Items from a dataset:
□ □ □ □ □ □ □

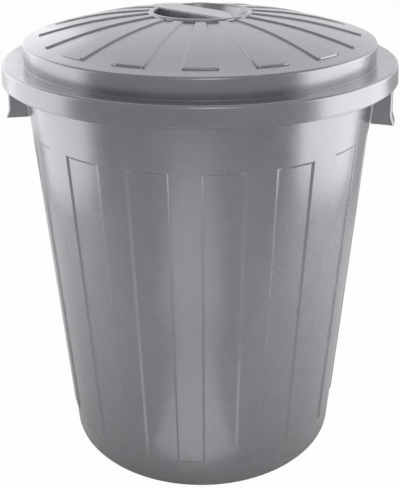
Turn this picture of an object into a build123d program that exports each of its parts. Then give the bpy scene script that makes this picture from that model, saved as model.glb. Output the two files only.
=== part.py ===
from build123d import *
from math import cos, degrees, hypot, radians, sin, tan
import os

# A round plastic dustbin of the nominal 75 litre size: a fluted tub with a pair of moulded
# side handles, and a loose lid with a finger cup and a grip bar across it. Millimetres, +Z up,
# the origin in the middle of the base. The side handles lie on the X axis.

# Walls and fits
tub_wall = 2.5
lid_wall = 2.5
floor_wall = 3.0
rest_gap = 0.3  # between the rim and the lid that lies on it
skirt_gap = 1.5  # between the rim's outer edge and the skirt of the lid

# Body of the tub: a cone that widens upward
base_radius = 194.6
body_draft = 3.28
rim_height = 545.15  # the rim's top, at its outer edge
base_edge = 5.0
foot_width = 18.0  # the ring that the tub stands on
floor_lift = 6.0

# Flutes: the body is sunk between upright ribs, up to a plain band below the rim
rib_count = 16
rib_half_angle = 4.64
rib_flank = 2.5  # how far a rib's sloped side runs out
flute_depth = 1.9
rib_foot = 46.7
band_height = 82.55  # from the flutes' upper ends to the rim's top
rib_root = 1.0  # how far a rib is sunk into the body behind it

# Rim: an upside-down channel round the mouth
rim_width = 22.66
rim_drop = 23.5
rim_draft = 3.2
ledge_slope = 5.0  # rim and lid fall towards the middle

# Side handles: a curved plate below the rim, closed at both ends and open underneath
handle_half_angle = 13.04
handle_drop = 47.65  # below the rim's foot
handle_flare = 2.5
handle_wall = 3.0
handle_step = 0.4  # the plate lies this far inside the rim's edge
handle_corner = 4.0
lip_height = 10.0
lip_reach = 4.0

# Lid: skirt, ledge, step and a shallow cone up to the ring of the finger cup
skirt_height = 22.8
skirt_draft = 5.2
skirt_edge = 2.0
step_height = 24.4
step_draft = 0.5
step_edge = 2.5
dome_slope = 10.1
lid_rib_count = 16
lid_rib_height = 2.0
lid_rib_half_angle = 5.24
lid_rib_margin = 19.73  # from a rib's outer end to the step
lid_turn = 4.62  # how far the loose lid is turned on the rim

# Finger cup and grip bar
ring_radius = 65.8
ring_height = 3.4
ring_edge = 1.8
ring_width = 6.3
cup_depth = 32.0
cup_draft = 19.77
bar_half_width = 19.5
bar_draft = 3.0
bar_turn = -45.0  # from the lid's first rib, about Z
bar_nose_start = 8.0  # along the bar, where one side starts to round off
bar_nose_offset = 7.0  # across the bar, where that round meets the ring
grip_edge = 1.2

through = 1.0  # how far a cutting shape runs past the face that it cuts


def slope(angle):
    """Rise for each unit of run."""
    return tan(radians(angle))


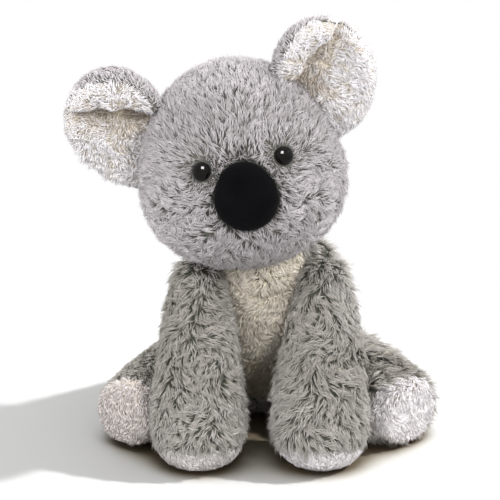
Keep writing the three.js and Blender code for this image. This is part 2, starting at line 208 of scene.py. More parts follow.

□ □ □ □ □ □ □

OBJECTIVE: Give a word-for-word copy of the records.

COMPLETED EXERCISE:
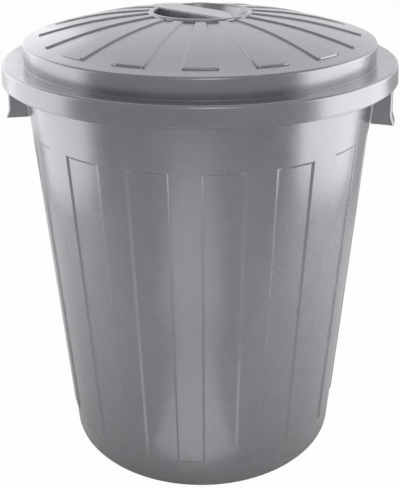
Turn this picture of an object into a build123d program that exports each of its parts. Then give the bpy scene script that makes this picture from that model, saved as model.glb. Output the two files only.
=== part.py ===
from build123d import *
from math import cos, degrees, hypot, radians, sin, tan
import os

# A round plastic dustbin of the nominal 75 litre size: a fluted tub with a pair of moulded
# side handles, and a loose lid with a finger cup and a grip bar across it. Millimetres, +Z up,
# the origin in the middle of the base. The side handles lie on the X axis.

# Walls and fits
tub_wall = 2.5
lid_wall = 2.5
floor_wall = 3.0
rest_gap = 0.3  # between the rim and the lid that lies on it
skirt_gap = 1.5  # between the rim's outer edge and the skirt of the lid

# Body of the tub: a cone that widens upward
base_radius = 194.6
body_draft = 3.28
rim_height = 545.15  # the rim's top, at its outer edge
base_edge = 5.0
foot_width = 18.0  # the ring that the tub stands on
floor_lift = 6.0

# Flutes: the body is sunk between upright ribs, up to a plain band below the rim
rib_count = 16
rib_half_angle = 4.64
rib_flank = 2.5  # how far a rib's sloped side runs out
flute_depth = 1.9
rib_foot = 46.7
band_height = 82.55  # from the flutes' upper ends to the rim's top
rib_root = 1.0  # how far a rib is sunk into the body behind it

# Rim: an upside-down channel round the mouth
rim_width = 22.66
rim_drop = 23.5
rim_draft = 3.2
ledge_slope = 5.0  # rim and lid fall towards the middle

# Side handles: a curved plate below the rim, closed at both ends and open underneath
handle_half_angle = 13.04
handle_drop = 47.65  # below the rim's foot
handle_flare = 2.5
handle_wall = 3.0
handle_step = 0.4  # the plate lies this far inside the rim's edge
handle_corner = 4.0
lip_height = 10.0
lip_reach = 4.0

# Lid: skirt, ledge, step and a shallow cone up to the ring of the finger cup
skirt_height = 22.8
skirt_draft = 5.2
skirt_edge = 2.0
step_height = 24.4
step_draft = 0.5
step_edge = 2.5
dome_slope = 10.1
lid_rib_count = 16
lid_rib_height = 2.0
lid_rib_half_angle = 5.24
lid_rib_margin = 19.73  # from a rib's outer end to the step
lid_turn = 4.62  # how far the loose lid is turned on the rim

# Finger cup and grip bar
ring_radius = 65.8
ring_height = 3.4
ring_edge = 1.8
ring_width = 6.3
cup_depth = 32.0
cup_draft = 19.77
bar_half_width = 19.5
bar_draft = 3.0
bar_turn = -45.0  # from the lid's first rib, about Z
bar_nose_start = 8.0  # along the bar, where one side starts to round off
bar_nose_offset = 7.0  # across the bar, where that round meets the ring
grip_edge = 1.2

through = 1.0  # how far a cutting shape runs past the face that it cuts


def slope(angle):
    """Rise for each unit of run."""
    return tan(radians(angle))


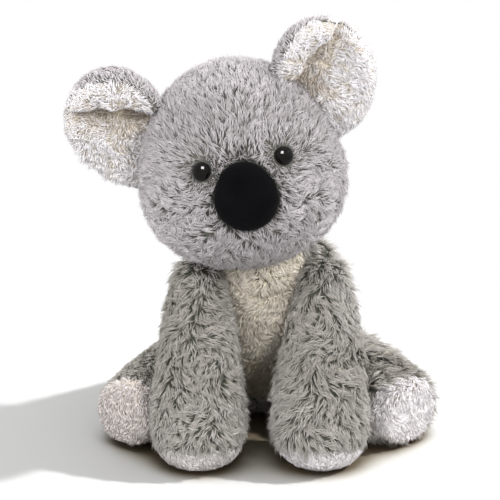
Keep writing the three.js and Blender code for this image. This is part 2, starting at line 208 of scene.py. More parts follow.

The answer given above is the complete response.